■ Exercise details:
Reproduce the data exactly.

■ Supplied information:
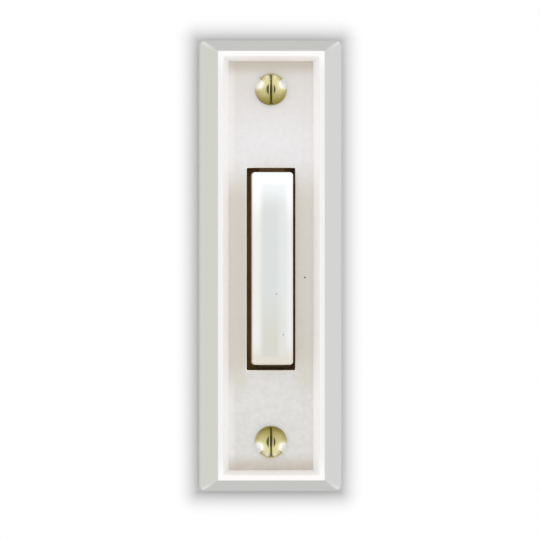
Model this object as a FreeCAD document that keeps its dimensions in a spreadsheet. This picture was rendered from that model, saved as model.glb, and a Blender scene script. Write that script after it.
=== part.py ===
import FreeCAD, Part
import math
import os
import re
import Sketcher

# Lighted doorbell push button for a door frame, in millimetres.
# X runs to the right seen from the front, Z runs up, and the front faces -Y.
# The wall plane is Y = 0, and every "height" is measured from it towards the front.

os.makedirs("parts", exist_ok=True)
document = FreeCAD.newDocument("DoorbellPushButton")
sheet = document.addObject("Spreadsheet::Sheet", "Sizes")

sizes = {
    # casing: outline, bevelled border and rim
    "cover_width": 25.4,
    "cover_length": 80.0,
    "outline_radius": 1.1,
    "side_height": 7.9,
    "rim_height": 12.7,
    "border_side": 3.28,
    "border_end": 2.07,
    "rim_radius": 0.45,
    "rim_flat": 0.9,
    "outline_rounding": 0.45,
    "rim_rounding": 0.25,
    # casing: sunk panel and window
    "panel_height": 10.1,
    "panel_thickness": 1.7,
    "slope_side": 1.02,
    "slope_end": 0.88,
    "panel_radius": 0.3,
    "window_width": 8.58,
    "window_length": 35.8,
    "window_drop": 0.6,
    "window_radius": 0.25,
    "window_rounding": 0.12,
    # casing: the hollow behind
    "cover_wall": 1.6,
    "hollow_radius": 0.8,
    "hollow_rounding": 0.5,
    "groove_inset": 0.8,
    "groove_width": 1.2,
    "groove_length": 70.0,
    "groove_depth": 1.2,
    "post_inset": 8.8,
    "post_shoulder_diameter": 8.0,
    "post_diameter": 6.0,
    "post_hole_diameter": 3.4,
    "post_setback": 0.2,
    "peg_inset_side": 1.95,
    "peg_inset_end": 6.2,
    "peg_shoulder_diameter": 2.8,
    "peg_diameter": 2.0,
    "peg_head_diameter": 3.2,
    "peg_head_height": 0.9,
    "peg_head_rounding": 0.6,
    # push bar
    "bar_width": 7.15,
    "bar_length": 34.0,
    "bar_shift": 0.15,
    "bar_lift": 0.1,
    "bar_radius": 0.9,
    "bar_height": 13.1,
    "press_travel": 1.6,
    "crown_depth": 1.0,
    "crown_left": 1.4,
    "crown_right": 0.85,
    "crown_top": 2.2,
    "crown_bottom": 1.4,
    "crown_radius": 1.0,
    "crown_rounding": 0.4,
    "shoulder_rounding": 0.35,
    "tab_width": 4.6,
    "tab_reach": 2.1,
    "tab_thickness": 1.2,
    "tab_radius": 0.6,
    "bar_wall": 1.2,
    "bar_rib_spacing": 17.0,
    "bar_rib_thickness": 0.9,
    "bar_rib_setback": 1.7,
    "bar_hollow_radius": 0.4,
    # base plate
    "board_height": 2.8,
    "board_thickness": 1.6,
    "board_gap": 0.5,
    "board_radius": 1.5,
    "board_post_clearance": 0.25,
    "board_peg_clearance": 0.1,
    "board_screw_clearance": 0.2,
    "board_rivet_clearance": 0.05,
    "board_lead_clearance": 0.3,
    # leaf spring and fixed strip
    "leaf_thickness": 0.3,
    "leaf_width": 7.0,
    "foot_reach": 3.7,
    "contact_reach": 2.1,
    "leaf_pad_reach": 2.7,
    "leaf_pad_inset": 0.5,
    "leaf_tip_inset": 0.9,
    "leaf_ramp_length": 11.0,
    "leaf_gap": 0.1,
    "leaf_bend_radius": 4.0,
    "fork_width": 4.2,
    "fork_top_inset": 5.0,
    "fork_bottom_inset": 3.9,
    "fork_radius": 1.2,
    "strip_width": 7.0,
    "strip_thickness": 0.3,
    "strip_radius": 1.0,
    # rivets and contacts
    "rivet_inset": 4.8,
    "rivet_head_diameter": 2.8,
    "rivet_head_height": 0.6,
    "rivet_shank_diameter": 1.6,
    "rivet_clinch_diameter": 2.6,
    "rivet_clinch_height": 0.5,
    "contact_inset": 4.2,
    "contact_diameter": 2.4,
    "fixed_contact_height": 0.3,
    "moving_contact_height": 0.35,
    "contact_shank_diameter": 1.2,
    "contact_clinch_diameter": 1.8,
    "contact_clinch_height": 0.25,
    # terminals
    "terminal_inset": 7.7,
    "terminal_collar_diameter": 4.4,
    "terminal_collar_height": 1.0,
    "terminal_thread_diameter": 2.9,
    "terminal_thread_clearance": 0.03,
    "terminal_screw_length": 4.0,
    "terminal_head_diameter": 5.4,
    "terminal_head_height": 1.5,
    "terminal_head_edge": 0.6,
    "terminal_slot_width": 0.8,
    "terminal_slot_depth": 0.8,
    "washer_diameter": 6.2,
    "washer_thickness": 0.5,
    "washer_hole_diameter": 3.1,
    "washer_edge": 0.15,
    # lamp and its leads
    "lamp_stand_off": 0.2,
    "lamp_flange_diameter": 3.4,
    "lamp_flange_height": 1.0,
    "lamp_diameter": 3.0,
    "lamp_headroom": 0.5,
    "lamp_flat": 0.2,
    "lead_spacing": 2.54,
    "lead_diameter": 0.5,
    "lead_bend_radius": 0.6,
    "lead_gap": 0.1,
    # resistor
    "resistor_side": 3.6,
    "resistor_top_gap": 1.15,
    "resistor_length": 6.3,
    "resistor_diameter": 2.2,
    "resistor_waist_diameter": 1.9,
    "resistor_cap_length": 1.2,
    "resistor_rounding": 0.35,
    "resistor_gap": 0.1,
    "lead_end_gap": 0.08,
    # wall screws
    "wall_screw_length": 25.4,
    "wall_screw_diameter": 2.84,
    "wall_screw_neck_diameter": 2.2,
    "wall_screw_thread_length": 15.3,
    "wall_screw_tip_length": 3.2,
    "wall_screw_head_diameter": 5.65,
    "wall_screw_head_height": 1.9,
    "wall_screw_head_edge": 0.25,
    "wall_screw_slot_width": 0.95,
    "wall_screw_slot_depth": 1.1,
}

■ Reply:
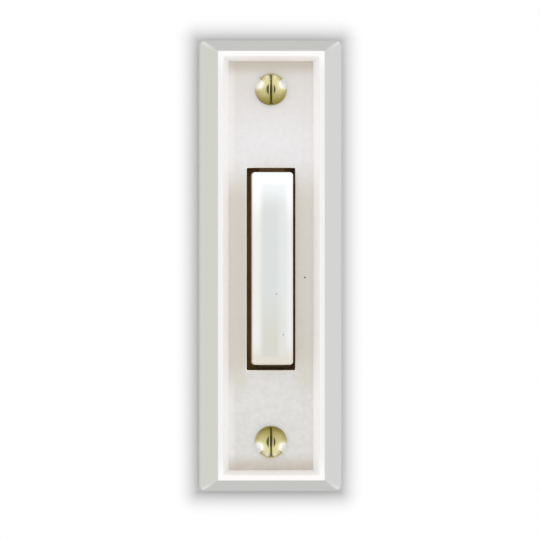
Model this object as a FreeCAD document that keeps its dimensions in a spreadsheet. This picture was rendered from that model, saved as model.glb, and a Blender scene script. Write that script after it.
=== part.py ===
import FreeCAD, Part
import math
import os
import re
import Sketcher

# Lighted doorbell push button for a door frame, in millimetres.
# X runs to the right seen from the front, Z runs up, and the front faces -Y.
# The wall plane is Y = 0, and every "height" is measured from it towards the front.

os.makedirs("parts", exist_ok=True)
document = FreeCAD.newDocument("DoorbellPushButton")
sheet = document.addObject("Spreadsheet::Sheet", "Sizes")

sizes = {
    # casing: outline, bevelled border and rim
    "cover_width": 25.4,
    "cover_length": 80.0,
    "outline_radius": 1.1,
    "side_height": 7.9,
    "rim_height": 12.7,
    "border_side": 3.28,
    "border_end": 2.07,
    "rim_radius": 0.45,
    "rim_flat": 0.9,
    "outline_rounding": 0.45,
    "rim_rounding": 0.25,
    # casing: sunk panel and window
    "panel_height": 10.1,
    "panel_thickness": 1.7,
    "slope_side": 1.02,
    "slope_end": 0.88,
    "panel_radius": 0.3,
    "window_width": 8.58,
    "window_length": 35.8,
    "window_drop": 0.6,
    "window_radius": 0.25,
    "window_rounding": 0.12,
    # casing: the hollow behind
    "cover_wall": 1.6,
    "hollow_radius": 0.8,
    "hollow_rounding": 0.5,
    "groove_inset": 0.8,
    "groove_width": 1.2,
    "groove_length": 70.0,
    "groove_depth": 1.2,
    "post_inset": 8.8,
    "post_shoulder_diameter": 8.0,
    "post_diameter": 6.0,
    "post_hole_diameter": 3.4,
    "post_setback": 0.2,
    "peg_inset_side": 1.95,
    "peg_inset_end": 6.2,
    "peg_shoulder_diameter": 2.8,
    "peg_diameter": 2.0,
    "peg_head_diameter": 3.2,
    "peg_head_height": 0.9,
    "peg_head_rounding": 0.6,
    # push bar
    "bar_width": 7.15,
    "bar_length": 34.0,
    "bar_shift": 0.15,
    "bar_lift": 0.1,
    "bar_radius": 0.9,
    "bar_height": 13.1,
    "press_travel": 1.6,
    "crown_depth": 1.0,
    "crown_left": 1.4,
    "crown_right": 0.85,
    "crown_top": 2.2,
    "crown_bottom": 1.4,
    "crown_radius": 1.0,
    "crown_rounding": 0.4,
    "shoulder_rounding": 0.35,
    "tab_width": 4.6,
    "tab_reach": 2.1,
    "tab_thickness": 1.2,
    "tab_radius": 0.6,
    "bar_wall": 1.2,
    "bar_rib_spacing": 17.0,
    "bar_rib_thickness": 0.9,
    "bar_rib_setback": 1.7,
    "bar_hollow_radius": 0.4,
    # base plate
    "board_height": 2.8,
    "board_thickness": 1.6,
    "board_gap": 0.5,
    "board_radius": 1.5,
    "board_post_clearance": 0.25,
    "board_peg_clearance": 0.1,
    "board_screw_clearance": 0.2,
    "board_rivet_clearance": 0.05,
    "board_lead_clearance": 0.3,
    # leaf spring and fixed strip
    "leaf_thickness": 0.3,
    "leaf_width": 7.0,
    "foot_reach": 3.7,
    "contact_reach": 2.1,
    "leaf_pad_reach": 2.7,
    "leaf_pad_inset": 0.5,
    "leaf_tip_inset": 0.9,
    "leaf_ramp_length": 11.0,
    "leaf_gap": 0.1,
    "leaf_bend_radius": 4.0,
    "fork_width": 4.2,
    "fork_top_inset": 5.0,
    "fork_bottom_inset": 3.9,
    "fork_radius": 1.2,
    "strip_width": 7.0,
    "strip_thickness": 0.3,
    "strip_radius": 1.0,
    # rivets and contacts
    "rivet_inset": 4.8,
    "rivet_head_diameter": 2.8,
    "rivet_head_height": 0.6,
    "rivet_shank_diameter": 1.6,
    "rivet_clinch_diameter": 2.6,
    "rivet_clinch_height": 0.5,
    "contact_inset": 4.2,
    "contact_diameter": 2.4,
    "fixed_contact_height": 0.3,
    "moving_contact_height": 0.35,
    "contact_shank_diameter": 1.2,
    "contact_clinch_diameter": 1.8,
    "contact_clinch_height": 0.25,
    # terminals
    "terminal_inset": 7.7,
    "terminal_collar_diameter": 4.4,
    "terminal_collar_height": 1.0,
    "terminal_thread_diameter": 2.9,
    "terminal_thread_clearance": 0.03,
    "terminal_screw_length": 4.0,
    "terminal_head_diameter": 5.4,
    "terminal_head_height": 1.5,
    "terminal_head_edge": 0.6,
    "terminal_slot_width": 0.8,
    "terminal_slot_depth": 0.8,
    "washer_diameter": 6.2,
    "washer_thickness": 0.5,
    "washer_hole_diameter": 3.1,
    "washer_edge": 0.15,
    # lamp and its leads
    "lamp_stand_off": 0.2,
    "lamp_flange_diameter": 3.4,
    "lamp_flange_height": 1.0,
    "lamp_diameter": 3.0,
    "lamp_headroom": 0.5,
    "lamp_flat": 0.2,
    "lead_spacing": 2.54,
    "lead_diameter": 0.5,
    "lead_bend_radius": 0.6,
    "lead_gap": 0.1,
    # resistor
    "resistor_side": 3.6,
    "resistor_top_gap": 1.15,
    "resistor_length": 6.3,
    "resistor_diameter": 2.2,
    "resistor_waist_diameter": 1.9,
    "resistor_cap_length": 1.2,
    "resistor_rounding": 0.35,
    "resistor_gap": 0.1,
    "lead_end_gap": 0.08,
    # wall screws
    "wall_screw_length": 25.4,
    "wall_screw_diameter": 2.84,
    "wall_screw_neck_diameter": 2.2,
    "wall_screw_thread_length": 15.3,
    "wall_screw_tip_length": 3.2,
    "wall_screw_head_diameter": 5.65,
    "wall_screw_head_height": 1.9,
    "wall_screw_head_edge": 0.25,
    "wall_screw_slot_width": 0.95,
    "wall_screw_slot_depth": 1.1,
}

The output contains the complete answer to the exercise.